I was curious if you gave her direction.
Yeah, all the time! Like, “Paulina, please, the focus is off!” She never got it. The material was so bad that I never thought I was going to use it! That gave us a light way to approach the situation. Then, after a lot of time, I realized I could use it. It was solid, and she got scenes that I wouldn’t have with all the access in the world. I would never have been there at two in the morning [to capture] situations that only happen when you’re in a couple. It was an unexpected gift.
Speaking of gifts, Paulina has said that she now sees the film as a gift since Augusto’s passing. How has the film changed for you?
I’m happy to have it. It’s related to what you asked about hope. The film [coincides with] the 50-year anniversary commemorating the [start of the] military dictatorship. [It allows us to] remember Augusto as a voice that always promoted democracy in a journalistic, ethical way. He approached people in a way that was tender in a way you don’t usually see. For me, it’s a side of Chile that you don’t see anymore in media. It’s an ethical approach that we need to remember.
At one point, you wanted to follow the story until Augusto died. When and why did you make the decision to stop the story on a moment of their love?
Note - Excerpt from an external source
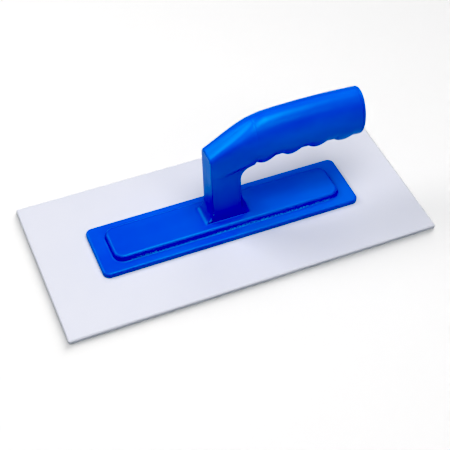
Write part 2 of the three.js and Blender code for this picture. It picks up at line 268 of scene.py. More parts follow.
class ShaderTree:
    """Builds one material's nodes around a Principled shader."""

    def __init__(self, name: str) -> None:
        """Makes the material and finds its shader.

        Args:
            name: the material's name.
        """
        self.material = bpy.data.materials.new(name)
        self.material.use_nodes = True
        self.nodes = self.material.node_tree.nodes
        self.links = self.material.node_tree.links
        self.shader = self.nodes["Principled BSDF"]

    def connect(self, value: Any, socket: bpy.types.NodeSocket) -> None:
        """Links a wire to a socket, or sets the socket to a plain value."""
        if isinstance(value, Wire):
            self.links.new(value.socket, socket)
        else:
            socket.default_value = value

    def node(self, kind: str, settings: dict[str, Any], inputs: dict[Any, Any], output: Any = 0) -> Wire:
        """Adds a node.

        Args:
            kind: the node's type, such as ShaderNodeTexNoise.
            settings: the node's own properties, which are set first.
            inputs: what each input socket gets, by its name or number.
            output: the output socket to hand back, by its name or number.

        Returns:
            The wire from that output.
        """
        made = self.nodes.new(kind)
        for key, value in settings.items():
            setattr(made, key, value)
        for key, value in inputs.items():
            self.connect(value, made.inputs[key])
        return Wire(self, made.outputs[output])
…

I finished there because there was one day when they were giving thanks to each other and he said, “I’m not myself anymore.” And she said to him, “You are.” He was saying, “I don’t feel like the guy I used to be one month ago.” For me, him saying that he was feeling uncomfortable with himself was the limit. I also felt uncomfortable shooting someone who’s feeling uncomfortable for the first time in the five years that I’m there. So that was our final scene. Everybody tells you that Alzheimer’s is a slow death, but Paulina told me all the time that she missed the guy from one year ago. She’s not missing the guy from 20 years ago. She also missed being there with him even one year ago. It’s amazing how they constructed identity until the end.